What Has Been Seized

Since February 2024, the scale of seizures has been documented:

  • Over $350,000 in cannabis products seized
  • 14+ licensed New Mexico cannabis businesses have had products confiscated
  • Workers transporting legally licensed inventory have been detained and fingerprinted
  • Those workers' names have been entered into federal drug trafficking databases, potentially affecting future employment, travel, and immigration status

These are not anonymous consumers. These are licensed, regulated businesses operating legally under New Mexico law whose products and employees have been treated as drug traffickers by the federal government.

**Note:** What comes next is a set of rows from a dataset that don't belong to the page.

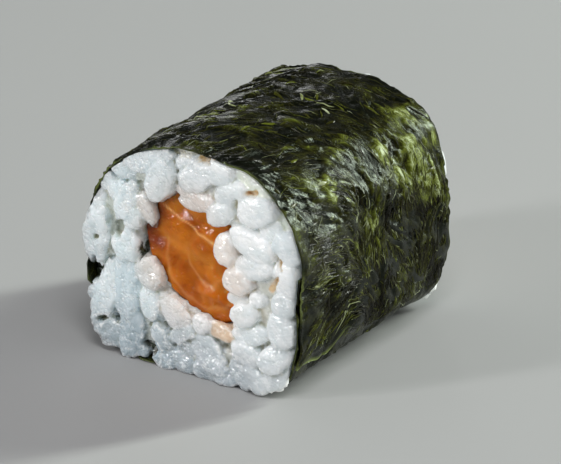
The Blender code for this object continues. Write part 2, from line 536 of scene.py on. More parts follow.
@dataclass(frozen=True)
class Lip:
    """Where the rice bulges over the sheet's cut edge: on the far side and below, as it was pressed.

    Start, end and notches are angles round the roll. Set back is how far the sheet's edge gives way
    to the bulge, which reaches out from the inside of the sheet, and elsewhere hardly does.
    """

    start: float = math.radians(158)
    end: float = math.radians(330)
    blend: float = math.radians(16)
    reach: float = 0.70
    elsewhere: float = 0.16
    set_back: float = 0.45
    clear: float = 0.02
    rise: float = 0.22
    ragged: float = 1.1
    ragged_spacing: float = 1.3
    notches: tuple[float, ...] = (math.radians(197), math.radians(245))
    notch_width: float = math.radians(6)
    notch_core: float = 0.6

    def share(self, angle: Array) -> Array:
        """How much the rice bulges over the edge.

        Args:
            angle: Angles round the roll.

        Returns:
            1 where it does and 0 elsewhere, for each angle.
        """
        turned = angle % math.tau
        share = fade(turned, self.start, self.blend) * fade(turned, self.end, -self.blend)
        for notch in self.notches:
            away = np.abs(turned - notch) / self.notch_width
            share = share * fade(away, self.notch_core, self.notch_core)
        return share


LIP = Lip()


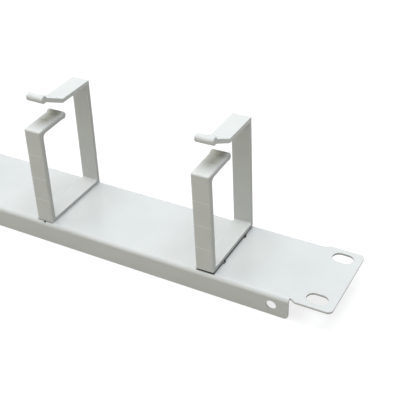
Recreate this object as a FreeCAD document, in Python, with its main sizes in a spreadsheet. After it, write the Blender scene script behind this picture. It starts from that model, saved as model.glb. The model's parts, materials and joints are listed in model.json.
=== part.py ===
import FreeCAD, Part
import math
import os
import Sketcher

# Rack cable management panel: a folded steel face for one rack unit of a 19 inch rack,
# carrying a row of snap-in moulded cable rings.
# Frame: X along the panel, Y across its width (from the viewer's edge to the far one),
# Z out of the face. X and Y are zero at the panel's middle, Z is zero at the flange edges.
# Every ring is drawn about its own zero point: the middle of its base, on the panel's face.

PARTS_FOLDER = "parts"
PICK_TOLERANCE = 1e-4

# The points of a sketch edge are numbered in this order.
POINT_ORDER = ("whole edge", "start", "end", "centre")
START = POINT_ORDER.index("start")
END = POINT_ORDER.index("end")
CENTRE = POINT_ORDER.index("centre")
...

Industry & Government Response

The checkpoint issue has triggered a significant political and legal response:

  • Ultra Health, one of NM's largest cannabis operators, relocated production operations north to avoid having to transport product through the I-25 checkpoint
  • The ACLU has challenged the seizures, arguing that interior checkpoints are being used beyond their immigration-enforcement scope
  • Governor Michelle Lujan Grisham contacted the Department of Homeland Security about the issue
  • CBP has refused to change its enforcement policy, maintaining that cannabis remains federally illegal regardless of state authorization

Practical Advice for Consumers

If you're purchasing cannabis in southern New Mexico and plan to travel:

  • Purchase and consume in the same area. If you buy in Las Cruces, consume in Las Cruces. Don't plan to transport it north.
  • Albuquerque and Santa Fe are north of all checkpoints. If you're visiting those cities, buy there. You will not encounter a checkpoint between ABQ and Santa Fe.
  • There is no guaranteed checkpoint-free route from southern NM heading north. Back roads (NM-185, county roads) may also have checkpoints.
  • Do not assume checkpoints are always staffed. They can be activated or deactivated without notice. The fact that a checkpoint was empty last week doesn't mean it will be empty today.
  • Federally, you have no right to refuse a search at a checkpoint. While you can decline to answer questions about citizenship, CBP operates under different legal authority than local police — Fourth Amendment protections are limited within the 100-mile border zone.
The 100-Mile Zone

All of southern New Mexico falls within the federal government's claimed 100-mile border enforcement zone. This includes Las Cruces, Sunland Park, Hobbs, Alamogordo, Deming, Silver City, and Truth or Consequences. Albuquerque is outside this zone. Santa Fe is outside this zone.

The Bigger Picture

New Mexico's checkpoint problem is unique in the legal cannabis landscape. No other recreational-use state has permanent, active federal interior checkpoints that stop all traffic on major highways. This creates a situation where cannabis is fully legal under state law, sold by licensed businesses, taxed by the state, and then seized by federal agents 35 miles up the road.

Until federal cannabis policy changes — or CBP changes its enforcement approach — this conflict will remain the defining issue of cannabis in southern New Mexico.